▶ _Goal_: Repeat exactly the lines from the start of the entries below through the line containing "separate named pieces.". Omit the rest.

▶ _Records supplied_:

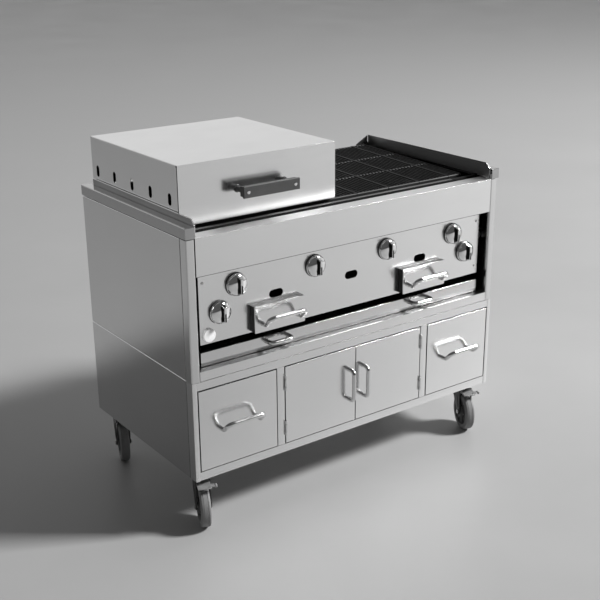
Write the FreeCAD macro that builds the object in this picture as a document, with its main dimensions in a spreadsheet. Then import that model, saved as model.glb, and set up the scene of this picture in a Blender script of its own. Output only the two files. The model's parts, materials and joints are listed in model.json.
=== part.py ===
"""Gas charbroiler on a wheeled storage cabinet, as an assembly of separate named pieces.

The frame: +Z up from the floor, X across the front from left to right, Y from front to back.
The origin is on the floor, under the middle of the whole appliance.  Sizes are in millimetres.
"""
import FreeCAD, Part
import math
import os
import re

import Sketcher

SIZES = {
    # Whole appliance.  "front" is the Y of the plane of doors, drawers and fascia.
    "width": 1150, "depth": 614, "front": -295.25, "sheet": 1.5, "gap": 0.5,
    "floor_gap": 165, "deck": 467.5, "side_top": 878, "cap_top": 910,
    "cap_width": 31, "cap_proud": 3, "post_depth": 33, "upper_post": 27, "flange": 15.5,
    # Lower cabinet: distances are from the middle of the front.
    "stile_width": 15.5, "mullion_near": 266, "mullion_far": 292, "bar_depth": 22,
    "bottom_bar_top": 192, "top_bar_low": 442, "panel_low": 194, "panel_high": 438.5,
    "front_thick": 20, "door_near": 1.5, "door_far": 263, "drawer_near": 295, "drawer_far": 556,
    "tub_inset": 14, "tub_low": 215, "tub_high": 400, "tub_length": 480,
    "runner_low": 306, "runner_thick": 8, "runner_proud": 9, "rail_thick": 6.5,
    "divider": 278, "knuckle_radius": 3.2, "hinge_pin": 1.5, "hinge_clear": 0.05,
    "hinge_line": 264.5, "hinge_proud": 3.8, "hinge_low": 245, "hinge_high": 390,
    "knuckle_half": 12, "leaf_width": 5,
    # Bent-rod pulls.
    "pull_radius": 6.5, "pull_reach": 27, "pull_bend": 16,
    "crank_foot": 12.9, "crank_bend": 10, "crank_reach": 32.6, "crank_drop": 13.5,
    "drawer_pull": 124, "door_pull": 98, "tray_pull": 76,
    "drawer_pull_height": 324, "door_pull_height": 322, "door_pull_place": 27.5,
    # Upper body.
    "upper_bar_top": 497, "recess": 26, "control_half": 528, "control_low": 562.5,
    "control_high": 790, "fascia_low": 770.5, "fascia_top": 877.5, "fascia_half": 546.5,
    "fascia_depth": 48, "slot_place": 273.5, "slot_height": 662, "slot_half": 12,
    "slot_radius": 12, "shaft_hole": 6, "shaft_radius": 4,
    "knob_inner": 136, "knob_outer": 408, "knob_edge": 464, "knob_row": 717,
    "knob_low_row": 647.5, "knob_radius": 33, "knob_clear": 3.5, "knob_tip": 34,
    "blade_half": 4.5, "blade_foot": 27, "blade_top": 12,
    "bezel_radius": 34, "bezel_thick": 2.5,
    "dial_place": 501, "dial_height": 588, "dial_radius": 19, "dial_proud": 8,
    "screw_place": 515, "screw_low": 590, "screw_high": 740, "screw_radius": 4.5,
    # Small box drawers and the drip tray.
    "box_place": 275, "box_half": 87, "box_low": 564, "box_high": 644, "box_front": 4,
    "box_tub_half": 79, "box_tub_low": 568, "box_tub_high": 632, "box_length": 200,
    "tray_low": 499, "tray_high": 539, "tray_half": 520, "tray_floor": 501,
    "tray_wall_top": 535, "tray_length": 560, "tray_pull_place": 272,
    "tray_rail_near": 480, "tray_rail_far": 500,
    # Firebox, grates and gas.
    "firebox_half": 540, "firebox_front": 60, "firebox_back": 598.5, "firebox_low": 640,
    "firebox_top": 866, "grate_front": 100, "grate_top": 884, "grate_slope": 1.85,
    "grate_length": 498, "grate_left": 544, "grate_pitch": 125, "grate_gap": 1.5,
    "grate_bar": 4.4, "grate_bar_high": 12, "grate_rod": 8,
    "filler_width": 57, "burner_height": 735, "burner_radius": 13, "burner_half": 68,
    "header_radius": 16,
    "burner_start": 120, "burner_end": 580, "mouth_start": 52, "mouth_bore": 9,
    "radiant_half": 45, "radiant_low": 772, "radiant_high": 800, "radiant_thick": 2,
    "manifold_radius": 10, "manifold_place": 44, "manifold_height": 682,
    "manifold_end": 480, "supply_place": 556, "inlet_radius": 13.3, "inlet_reach": 26,
    # Splash guards and lid.  The lid's distances are from the middle of the front.
    "guard_outer": 547, "guard_thick": 2.5, "guard_low": 880, "guard_top": 928,
    "left_guard_front": 0, "left_guard_back": 594, "right_guard_front": 8,
    "right_guard_back": 614, "guard_chamfer": 16, "guard_return": 57,
    "lid_left": 541.5, "lid_right": 13.5, "lid_front": 88, "lid_back": 604,
    "lid_low": 888, "lid_low_back": 904.5, "lid_top": 1055,
    "vent_half_width": 9, "vent_half_high": 8, "vent_height": 955, "vent_pitch": 108,
    "vent_middle": 350, "lid_pin_place": 609, "lid_pin_height": 909, "lid_pin": 2.5,
    "lid_knuckle": 4.5, "lid_hinge_length": 30, "lid_hinge_place": 190,
    "lid_grip_half": 94, "lid_grip_low": 950, "lid_grip_high": 983, "lid_grip_thick": 24,
    "lid_grip_gap": 34, "lid_grip_middle": 276, "lid_post_half": 78.5, "lid_post_radius": 8,
    # Casters, measured from the swivel line and from the floor.
    "caster_side": 52, "caster_front": 66, "caster_back": 44, "trail": 35,
    "wheel_radius": 62.5, "wheel_half": 15, "hub_half": 17, "axle_radius": 5,
    "fit": 0.05, "kingpin": 6, "head_radius": 24, "crown_low": 132, "crown_high": 136,
    "cup_low": 158.5, "cup_radius": 30, "plate_half": 42, "plate_thick": 4,
    "fork_near": 20, "fork_far": 23, "pedal_line": 34, "pedal_height": 141, "pedal_pin": 2.5,
    "turn_front_left": -112, "turn_front_right": -112,
    "turn_rear_left": -110, "turn_rear_right": -75,
}

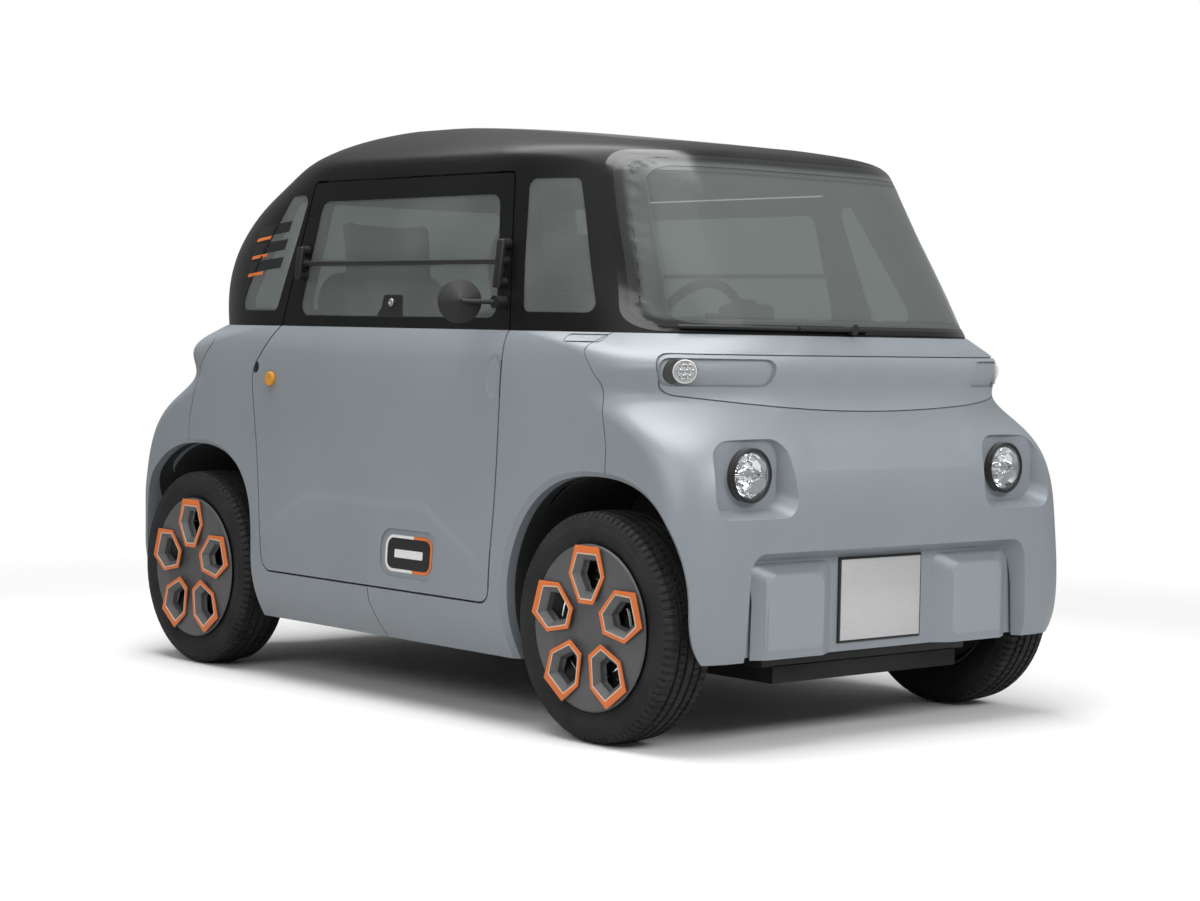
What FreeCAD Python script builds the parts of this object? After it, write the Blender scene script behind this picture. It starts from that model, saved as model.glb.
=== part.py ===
import FreeCAD, Part
import math
import os

# Two-seat electric microcar. The nose points along -Y, the car's right side is -X,
# Z is up and the origin lies on the ground in the middle of the car.
# The two ends of the body are alike, and the left side is the right side turned half
# round, so that one door, one pair of side panels and one fascia serve twice.

# Overall sizes
length = 2410
width = 1390
height = 1520
wheelbase = 1730
sill_height = 166
belt_height = 968
nose_clearance = 216
wall = 38
shut_gap = 5
door_relief = 9
groove_width = 3
press_depth = 5
seat_fit = 0.3
overrun = 300

half_length = length / 2
half_width = width / 2
axle_y = wheelbase / 2

# Body outline from the sill up to the belt, as shares
body_rise_shares = (0, 0.07, 0.167, 0.292, 0.416, 0.547, 0.66, 0.732, 0.8, 0.85, 0.9, 0.95, 0.98, 1)
body_width_shares = (
    0.93, 0.976, 1.004, 0.999, 0.984, 0.974, 0.969, 0.966, 0.963, 0.961, 0.957, 0.95, 0.94, 0.925)
body_length_shares = (
    0.975, 0.996, 1, 1, 0.9995, 0.997, 0.978, 0.95, 0.928, 0.932, 0.953, 0.95, 0.938, 0.934)
body_turn_x_shares = (0.2, 0.21, 0.21, 0.21, 0.21, 0.21, 0.25, 0.39, 0.6, 0.6, 0.57, 0.59, 0.61, 0.62)
body_turn_y_shares = (
    0.07, 0.075, 0.08, 0.083, 0.086, 0.09, 0.115, 0.165, 0.26, 0.26, 0.25, 0.3, 0.42, 0.49)

# Cabin outline from the belt up to the crown of the roof, as shares
cabin_rise_shares = (0, 0.13, 0.293, 0.447, 0.592, 0.701, 0.774, 0.819, 0.855, 0.906, 0.955, 0.986, 1)
cabin_width_shares = (
    0.921, 0.911, 0.898, 0.883, 0.872, 0.863, 0.852, 0.826, 0.784, 0.705, 0.59, 0.475, 0.374)
cabin_front_shares = (
    0.931, 0.895, 0.848, 0.803, 0.762, 0.73, 0.705, 0.682, 0.606, 0.432, 0.216, 0.05, -0.05)
cabin_rear_shares = (
    0.931, 0.936, 0.923, 0.881, 0.805, 0.705, 0.643, 0.61, 0.585, 0.539, 0.465, 0.382, 0.315)
cabin_turn_x_shares = (
    0.619, 0.619, 0.612, 0.604, 0.59, 0.583, 0.576, 0.561, 0.547, 0.511, 0.432, 0.345, 0.273)
cabin_turn_y_shares = (
    0.49, 0.452, 0.432, 0.427, 0.419, 0.398, 0.373, 0.357, 0.34, 0.307, 0.249, 0.183, 0.108)
cabin_drop_shares = (0, 0, 0, 0, 0, 0.1, 0.3, 0.5, 0.7, 0.9, 1, 1, 1)

# Side openings, on the right side, front towards -Y
door_front = -505
door_front_top = -461
door_foot = 296
door_rear_foot = 490
door_rear_hip = 600
door_hip_height = 845
door_rear_belt = 492
door_rear_top = 396
door_top = 1362
door_corner = 40
door_hip_corner = 90
window_front = -447
window_front_top = -412
window_rear = 412
window_rear_top = 352
window_foot = 998
window_top = 1306
window_corner = 34
rail_height = 1138
rail_split = 6
front_light_rear = -546
front_light_rear_top = -508
front_light_front = -775
front_light_front_top = -648
front_light_foot = 1014
front_light_top = 1342
rear_light_front = 524
rear_light_front_top = 416
rear_light_rear = 735
rear_light_rear_top = 505
rear_light_foot = 1010
rear_light_top = 1326
light_corner = 22
glass = 6
glass_inset = 2

# Pressings in the door skin, on the right side
grip_y = -477
grip_height = 856
grip_half = 29
grip_rise = 53
lock_y = 577
lock_height = 854
lock_radius = 17
button_y = 507
button_height = 823
button_radius = 20
badge_y = -170
badge_height = 393
badge_half = 117
badge_rise = 62
badge_corner = 40
pin_radius = 2.2
pin_half = 45
pin_heights = (385, 850)
flap_front = -826
flap_rear = -717
flap_foot = 945
flap_top = 962
flap_corner = 7

# Window bar and mirrors
clamp_front = -465
clamp_front_foot = 1085
clamp_front_top = 1180
clamp_rear = 400
clamp_rear_foot = 1105
clamp_rear_top = 1172
clamp_radius = 14
clamp_stand = 22
rail_radius = 7
rail_stand = 14
mirror_mount_right = -470
mirror_mount_left = -442
mirror_height = 1037
mirror_block = 16
mirror_x = -745
mirror_back = 28
mirror_turn = 30
mirror_radius = 54
mirror_deep = 26
mirror_rim = 12
mirror_stalk = 6

# End openings
screen_foot = 985
screen_foot_half = 552
screen_top = 1392
screen_top_half = 470
screen_corner = 70
back_light_foot = 1020
back_light_foot_half = 500
back_light_top = 1330
back_light_top_half = 420
roof_light_half = 350
roof_light_front = -640
roof_light_rear = 330
roof_light_corner = 90
wiper_outer = -505
wiper_inner = -25
wiper_height = 985
wiper_stand = 12
wiper_radius = 5
root_sink = 4
wiper_pivot_x = -85
wiper_pivot_radius = 13

# Fascias, bands and lamps
fascia_line_top = 826
fascia_line_waist = 797
fascia_line_hip = 872
fascia_line_foot = 905
fascia_waist_height = 928
fascia_hip_height = 845
fascia_foot_height = 700
band_half = 612
band_foot_half = 584
band_top = 920
band_foot = 828
band_sag = 38
band_corner = 34
lamp_x = 451
lamp_height = 644
lamp_radius = 64
lamp_bulge = 7
dome_share = 0.76
lamp_depth = 45
lamp_back = 1148
recess_x = 462
recess_half = 133
recess_rise = 100
recess_corner = 46
recess_taper_share = 0.8
signal_x = 556
signal_height = 880
signal_radius = 31
channel_inner = 350
channel_outer = 600
channel_foot = 846
channel_top = 912
channel_corner = 26
channel_deep = 9
grille_half_foot = 520
grille_half_top = 474
grille_top = 456
grille_corner = 50
grille_depth = 42
grille_slope = 10
pad_inner = 230
pad_outer_foot = 425
pad_outer_top = 410
pad_top = 414
pad_corner = 34
pad_stand = 28
pad_spread = 50
lip_chamfer = 12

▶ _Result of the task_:
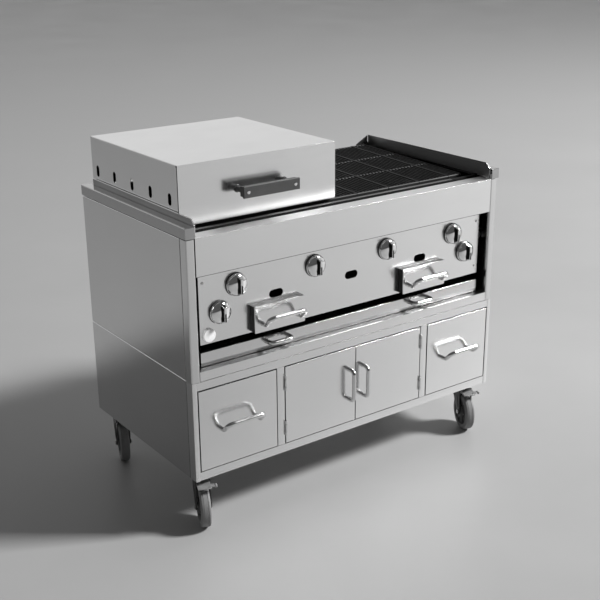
Write the FreeCAD macro that builds the object in this picture as a document, with its main dimensions in a spreadsheet. Then import that model, saved as model.glb, and set up the scene of this picture in a Blender script of its own. Output only the two files. The model's parts, materials and joints are listed in model.json.
=== part.py ===
"""Gas charbroiler on a wheeled storage cabinet, as an assembly of separate named pieces.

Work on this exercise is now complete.